_INSTRUCTION:_
Write out every single entry exactly.

-=-=-

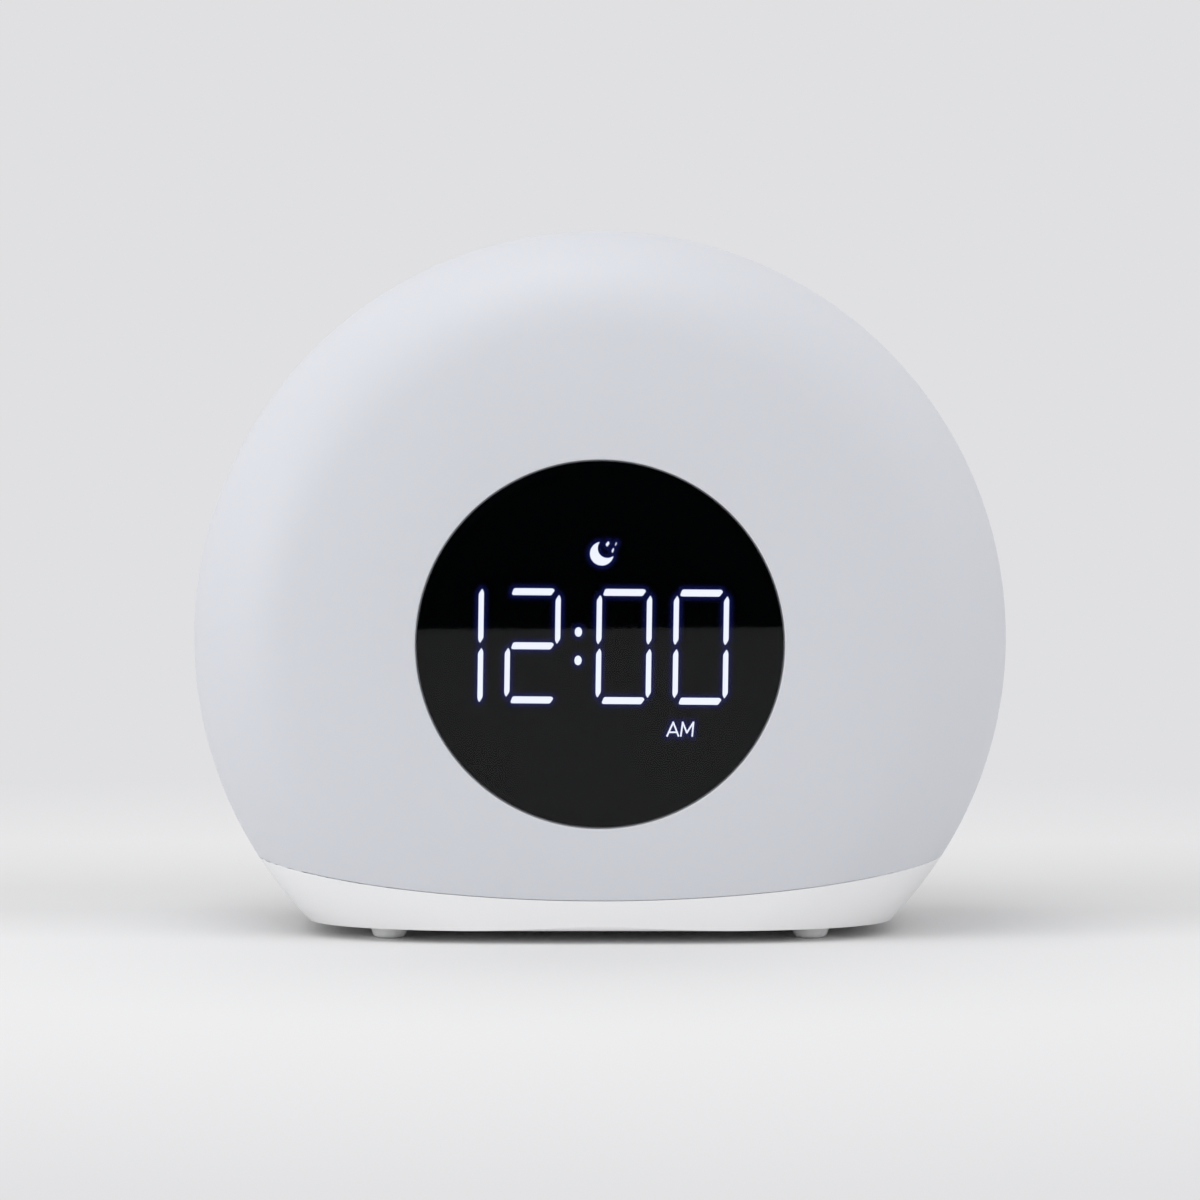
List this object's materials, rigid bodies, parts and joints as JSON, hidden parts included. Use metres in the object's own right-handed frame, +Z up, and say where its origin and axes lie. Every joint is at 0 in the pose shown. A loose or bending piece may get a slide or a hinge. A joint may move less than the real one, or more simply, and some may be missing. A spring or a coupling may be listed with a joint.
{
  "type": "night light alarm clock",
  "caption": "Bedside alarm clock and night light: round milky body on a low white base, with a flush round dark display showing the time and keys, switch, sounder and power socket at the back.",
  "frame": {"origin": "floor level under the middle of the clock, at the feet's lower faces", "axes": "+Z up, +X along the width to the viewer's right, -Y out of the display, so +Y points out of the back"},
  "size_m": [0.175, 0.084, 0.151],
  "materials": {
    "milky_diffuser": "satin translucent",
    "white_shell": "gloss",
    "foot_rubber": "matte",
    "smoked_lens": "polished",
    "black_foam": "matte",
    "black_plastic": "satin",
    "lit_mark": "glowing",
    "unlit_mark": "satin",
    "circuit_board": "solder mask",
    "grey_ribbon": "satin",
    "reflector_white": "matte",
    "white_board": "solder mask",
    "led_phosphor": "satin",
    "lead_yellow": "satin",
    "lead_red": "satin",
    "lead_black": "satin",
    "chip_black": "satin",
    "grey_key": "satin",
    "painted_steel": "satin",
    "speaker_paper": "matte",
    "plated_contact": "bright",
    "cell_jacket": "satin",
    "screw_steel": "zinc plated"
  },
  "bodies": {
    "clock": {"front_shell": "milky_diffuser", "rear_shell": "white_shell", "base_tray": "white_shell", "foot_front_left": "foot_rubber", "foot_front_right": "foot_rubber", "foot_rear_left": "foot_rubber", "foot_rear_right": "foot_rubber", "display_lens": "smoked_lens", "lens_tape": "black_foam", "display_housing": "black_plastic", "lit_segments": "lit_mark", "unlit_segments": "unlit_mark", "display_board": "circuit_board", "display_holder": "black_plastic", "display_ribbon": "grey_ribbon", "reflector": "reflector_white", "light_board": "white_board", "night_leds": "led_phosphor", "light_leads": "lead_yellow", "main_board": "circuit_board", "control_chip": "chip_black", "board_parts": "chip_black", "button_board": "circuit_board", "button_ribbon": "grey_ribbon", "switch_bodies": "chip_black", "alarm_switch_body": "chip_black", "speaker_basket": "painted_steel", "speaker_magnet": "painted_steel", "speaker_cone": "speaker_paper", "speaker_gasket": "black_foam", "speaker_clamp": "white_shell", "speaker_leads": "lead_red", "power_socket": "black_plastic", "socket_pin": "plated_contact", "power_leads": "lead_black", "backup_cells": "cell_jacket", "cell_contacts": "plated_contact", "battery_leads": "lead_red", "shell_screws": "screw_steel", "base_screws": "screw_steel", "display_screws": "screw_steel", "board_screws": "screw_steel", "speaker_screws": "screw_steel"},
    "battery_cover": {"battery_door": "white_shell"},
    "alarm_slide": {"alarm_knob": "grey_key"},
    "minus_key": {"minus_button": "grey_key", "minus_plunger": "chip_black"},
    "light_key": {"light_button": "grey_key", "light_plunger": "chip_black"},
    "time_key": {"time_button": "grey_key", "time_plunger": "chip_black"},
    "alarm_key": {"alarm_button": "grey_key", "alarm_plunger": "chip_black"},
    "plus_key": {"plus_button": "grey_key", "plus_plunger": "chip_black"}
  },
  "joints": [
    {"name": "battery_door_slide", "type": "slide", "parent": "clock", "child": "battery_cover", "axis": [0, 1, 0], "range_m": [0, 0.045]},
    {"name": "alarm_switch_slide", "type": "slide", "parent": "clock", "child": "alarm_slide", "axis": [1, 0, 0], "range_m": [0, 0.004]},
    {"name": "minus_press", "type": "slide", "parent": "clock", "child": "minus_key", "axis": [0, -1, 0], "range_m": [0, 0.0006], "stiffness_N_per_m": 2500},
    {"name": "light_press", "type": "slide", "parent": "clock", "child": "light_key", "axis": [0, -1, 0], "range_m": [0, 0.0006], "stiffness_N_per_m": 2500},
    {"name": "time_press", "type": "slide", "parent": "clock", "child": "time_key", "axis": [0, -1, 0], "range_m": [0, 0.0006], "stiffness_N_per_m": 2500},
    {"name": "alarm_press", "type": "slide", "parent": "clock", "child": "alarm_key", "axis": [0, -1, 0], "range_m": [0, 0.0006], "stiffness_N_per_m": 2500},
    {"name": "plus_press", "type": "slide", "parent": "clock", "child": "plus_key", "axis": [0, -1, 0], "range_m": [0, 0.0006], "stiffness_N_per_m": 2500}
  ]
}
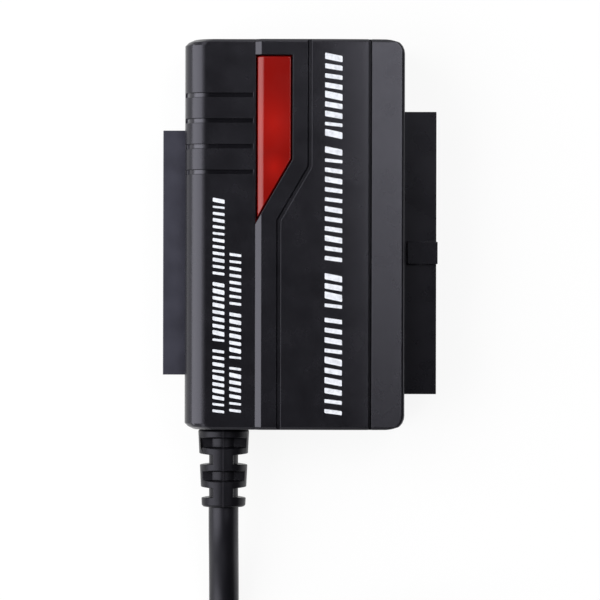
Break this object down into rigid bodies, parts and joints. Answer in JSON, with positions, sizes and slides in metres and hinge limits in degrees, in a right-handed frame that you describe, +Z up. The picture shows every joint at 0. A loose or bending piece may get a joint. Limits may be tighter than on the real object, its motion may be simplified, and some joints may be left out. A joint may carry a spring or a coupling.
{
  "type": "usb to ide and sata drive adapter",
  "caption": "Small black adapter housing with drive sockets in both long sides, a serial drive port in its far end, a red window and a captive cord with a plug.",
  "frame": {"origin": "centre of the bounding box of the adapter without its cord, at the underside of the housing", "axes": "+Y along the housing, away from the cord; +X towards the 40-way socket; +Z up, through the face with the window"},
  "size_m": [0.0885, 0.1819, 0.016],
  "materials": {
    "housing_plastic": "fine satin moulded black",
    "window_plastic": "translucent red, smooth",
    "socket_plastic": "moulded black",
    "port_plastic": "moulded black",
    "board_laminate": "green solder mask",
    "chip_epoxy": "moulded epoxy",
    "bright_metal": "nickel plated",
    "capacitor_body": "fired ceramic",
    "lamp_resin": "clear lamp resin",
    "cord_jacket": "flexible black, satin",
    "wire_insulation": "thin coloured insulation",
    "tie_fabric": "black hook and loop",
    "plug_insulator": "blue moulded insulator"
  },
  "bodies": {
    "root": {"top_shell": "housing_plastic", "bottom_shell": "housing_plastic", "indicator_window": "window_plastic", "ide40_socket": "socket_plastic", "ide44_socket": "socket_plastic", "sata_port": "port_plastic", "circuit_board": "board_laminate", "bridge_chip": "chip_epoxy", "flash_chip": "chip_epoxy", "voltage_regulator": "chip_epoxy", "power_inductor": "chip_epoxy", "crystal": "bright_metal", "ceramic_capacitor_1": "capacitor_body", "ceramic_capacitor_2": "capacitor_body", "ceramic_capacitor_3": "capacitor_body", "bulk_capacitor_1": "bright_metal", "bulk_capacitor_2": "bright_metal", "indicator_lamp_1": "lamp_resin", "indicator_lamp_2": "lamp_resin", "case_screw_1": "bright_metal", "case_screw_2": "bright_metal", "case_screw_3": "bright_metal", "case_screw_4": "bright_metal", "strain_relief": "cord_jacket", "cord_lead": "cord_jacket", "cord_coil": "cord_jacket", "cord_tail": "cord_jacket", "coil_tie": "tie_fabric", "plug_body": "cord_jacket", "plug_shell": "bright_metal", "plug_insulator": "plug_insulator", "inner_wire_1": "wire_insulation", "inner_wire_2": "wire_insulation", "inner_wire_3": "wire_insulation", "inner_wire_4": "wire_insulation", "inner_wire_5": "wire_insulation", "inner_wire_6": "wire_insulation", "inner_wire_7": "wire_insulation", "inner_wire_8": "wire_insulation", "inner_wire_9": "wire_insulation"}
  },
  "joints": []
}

-=-=-

_REPLY:_
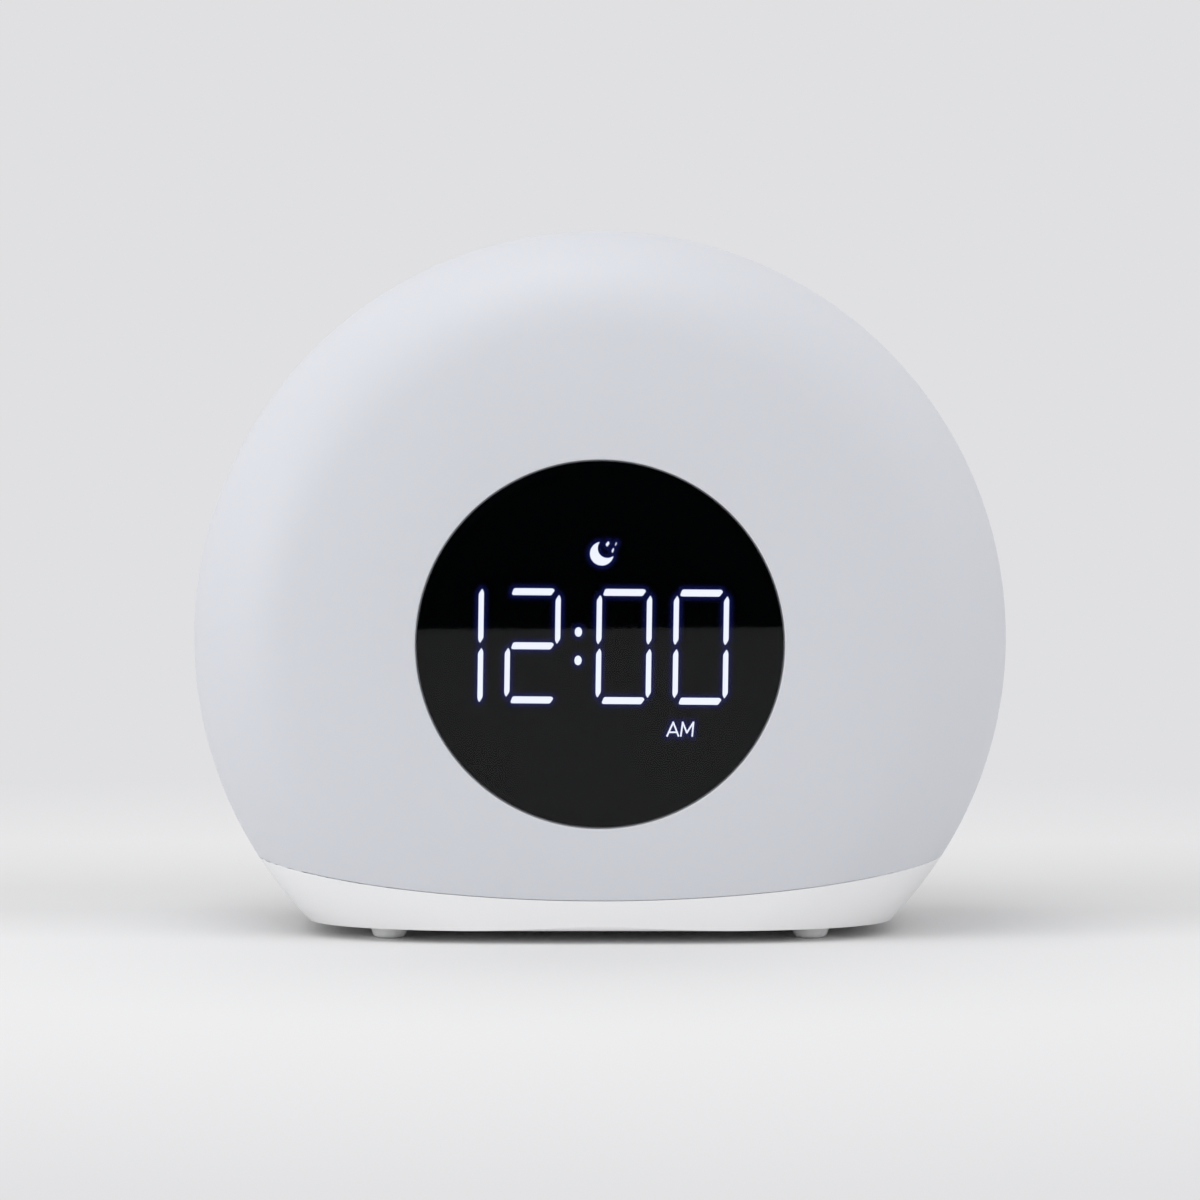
List this object's materials, rigid bodies, parts and joints as JSON, hidden parts included. Use metres in the object's own right-handed frame, +Z up, and say where its origin and axes lie. Every joint is at 0 in the pose shown. A loose or bending piece may get a slide or a hinge. A joint may move less than the real one, or more simply, and some may be missing. A spring or a coupling may be listed with a joint.
{
  "type": "night light alarm clock",
  "caption": "Bedside alarm clock and night light: round milky body on a low white base, with a flush round dark display showing the time and keys, switch, sounder and power socket at the back.",
  "frame": {"origin": "floor level under the middle of the clock, at the feet's lower faces", "axes": "+Z up, +X along the width to the viewer's right, -Y out of the display, so +Y points out of the back"},
  "size_m": [0.175, 0.084, 0.151],
  "materials": {
    "milky_diffuser": "satin translucent",
    "white_shell": "gloss",
    "foot_rubber": "matte",
    "smoked_lens": "polished",
    "black_foam": "matte",
    "black_plastic": "satin",
    "lit_mark": "glowing",
    "unlit_mark": "satin",
    "circuit_board": "solder mask",
    "grey_ribbon": "satin",
    "reflector_white": "matte",
    "white_board": "solder mask",
    "led_phosphor": "satin",
    "lead_yellow": "satin",
    "lead_red": "satin",
    "lead_black": "satin",
    "chip_black": "satin",
    "grey_key": "satin",
    "painted_steel": "satin",
    "speaker_paper": "matte",
    "plated_contact": "bright",
    "cell_jacket": "satin",
    "screw_steel": "zinc plated"
  },
  "bodies": {
    "clock": {"front_shell": "milky_diffuser", "rear_shell": "white_shell", "base_tray": "white_shell", "foot_front_left": "foot_rubber", "foot_front_right": "foot_rubber", "foot_rear_left": "foot_rubber", "foot_rear_right": "foot_rubber", "display_lens": "smoked_lens", "lens_tape": "black_foam", "display_housing": "black_plastic", "lit_segments": "lit_mark", "unlit_segments": "unlit_mark", "display_board": "circuit_board", "display_holder": "black_plastic", "display_ribbon": "grey_ribbon", "reflector": "reflector_white", "light_board": "white_board", "night_leds": "led_phosphor", "light_leads": "lead_yellow", "main_board": "circuit_board", "control_chip": "chip_black", "board_parts": "chip_black", "button_board": "circuit_board", "button_ribbon": "grey_ribbon", "switch_bodies": "chip_black", "alarm_switch_body": "chip_black", "speaker_basket": "painted_steel", "speaker_magnet": "painted_steel", "speaker_cone": "speaker_paper", "speaker_gasket": "black_foam", "speaker_clamp": "white_shell", "speaker_leads": "lead_red", "power_socket": "black_plastic", "socket_pin": "plated_contact", "power_leads": "lead_black", "backup_cells": "cell_jacket", "cell_contacts": "plated_contact", "battery_leads": "lead_red", "shell_screws": "screw_steel", "base_screws": "screw_steel", "display_screws": "screw_steel", "board_screws": "screw_steel", "speaker_screws": "screw_steel"},
    "battery_cover": {"battery_door": "white_shell"},
    "alarm_slide": {"alarm_knob": "grey_key"},
    "minus_key": {"minus_button": "grey_key", "minus_plunger": "chip_black"},
    "light_key": {"light_button": "grey_key", "light_plunger": "chip_black"},
    "time_key": {"time_button": "grey_key", "time_plunger": "chip_black"},
    "alarm_key": {"alarm_button": "grey_key", "alarm_plunger": "chip_black"},
    "plus_key": {"plus_button": "grey_key", "plus_plunger": "chip_black"}
  },
  "joints": [
    {"name": "battery_door_slide", "type": "slide", "parent": "clock", "child": "battery_cover", "axis": [0, 1, 0], "range_m": [0, 0.045]},
    {"name": "alarm_switch_slide", "type": "slide", "parent": "clock", "child": "alarm_slide", "axis": [1, 0, 0], "range_m": [0, 0.004]},
    {"name": "minus_press", "type": "slide", "parent": "clock", "child": "minus_key", "axis": [0, -1, 0], "range_m": [0, 0.0006], "stiffness_N_per_m": 2500},
    {"name": "light_press", "type": "slide", "parent": "clock", "child": "light_key", "axis": [0, -1, 0], "range_m": [0, 0.0006], "stiffness_N_per_m": 2500},
    {"name": "time_press", "type": "slide", "parent": "clock", "child": "time_key", "axis": [0, -1, 0], "range_m": [0, 0.0006], "stiffness_N_per_m": 2500},
    {"name": "alarm_press", "type": "slide", "parent": "clock", "child": "alarm_key", "axis": [0, -1, 0], "range_m": [0, 0.0006], "stiffness_N_per_m": 2500},
    {"name": "plus_press", "type": "slide", "parent": "clock", "child": "plus_key", "axis": [0, -1, 0], "range_m": [0, 0.0006], "stiffness_N_per_m": 2500}
  ]
}
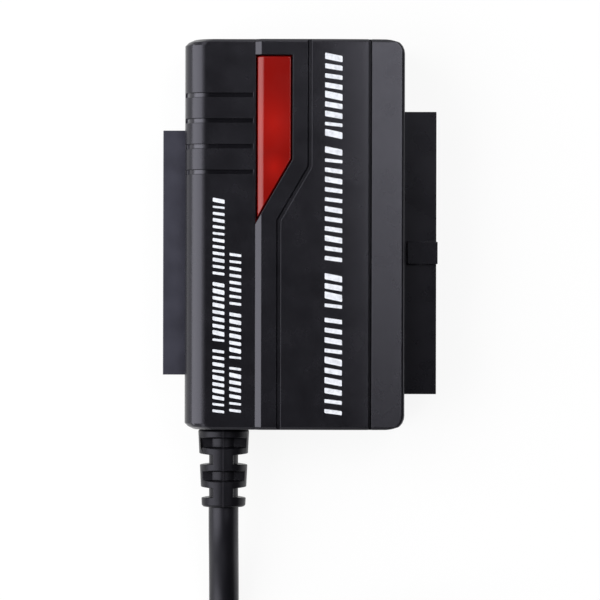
Break this object down into rigid bodies, parts and joints. Answer in JSON, with positions, sizes and slides in metres and hinge limits in degrees, in a right-handed frame that you describe, +Z up. The picture shows every joint at 0. A loose or bending piece may get a joint. Limits may be tighter than on the real object, its motion may be simplified, and some joints may be left out. A joint may carry a spring or a coupling.
{
  "type": "usb to ide and sata drive adapter",
  "caption": "Small black adapter housing with drive sockets in both long sides, a serial drive port in its far end, a red window and a captive cord with a plug.",
  "frame": {"origin": "centre of the bounding box of the adapter without its cord, at the underside of the housing", "axes": "+Y along the housing, away from the cord; +X towards the 40-way socket; +Z up, through the face with the window"},
  "size_m": [0.0885, 0.1819, 0.016],
  "materials": {
    "housing_plastic": "fine satin moulded black",
    "window_plastic": "translucent red, smooth",
    "socket_plastic": "moulded black",
    "port_plastic": "moulded black",
    "board_laminate": "green solder mask",
    "chip_epoxy": "moulded epoxy",
    "bright_metal": "nickel plated",
    "capacitor_body": "fired ceramic",
    "lamp_resin": "clear lamp resin",
    "cord_jacket": "flexible black, satin",
    "wire_insulation": "thin coloured insulation",
    "tie_fabric": "black hook and loop",
    "plug_insulator": "blue moulded insulator"
  },
  "bodies": {
    "root": {"top_shell": "housing_plastic", "bottom_shell": "housing_plastic", "indicator_window": "window_plastic", "ide40_socket": "socket_plastic", "ide44_socket": "socket_plastic", "sata_port": "port_plastic", "circuit_board": "board_laminate", "bridge_chip": "chip_epoxy", "flash_chip": "chip_epoxy", "voltage_regulator": "chip_epoxy", "power_inductor": "chip_epoxy", "crystal": "bright_metal", "ceramic_capacitor_1": "capacitor_body", "ceramic_capacitor_2": "capacitor_body", "ceramic_capacitor_3": "capacitor_body", "bulk_capacitor_1": "bright_metal", "bulk_capacitor_2": "bright_metal", "indicator_lamp_1": "lamp_resin", "indicator_lamp_2": "lamp_resin", "case_screw_1": "bright_metal", "case_screw_2": "bright_metal", "case_screw_3": "bright_metal", "case_screw_4": "bright_metal", "strain_relief": "cord_jacket", "cord_lead": "cord_jacket", "cord_coil": "cord_jacket", "cord_tail": "cord_jacket", "coil_tie": "tie_fabric", "plug_body": "cord_jacket", "plug_shell": "bright_metal", "plug_insulator": "plug_insulator", "inner_wire_1": "wire_insulation", "inner_wire_2": "wire_insulation", "inner_wire_3": "wire_insulation", "inner_wire_4": "wire_insulation", "inner_wire_5": "wire_insulation", "inner_wire_6": "wire_insulation", "inner_wire_7": "wire_insulation", "inner_wire_8": "wire_insulation", "inner_wire_9": "wire_insulation"}
  },
  "joints": []
}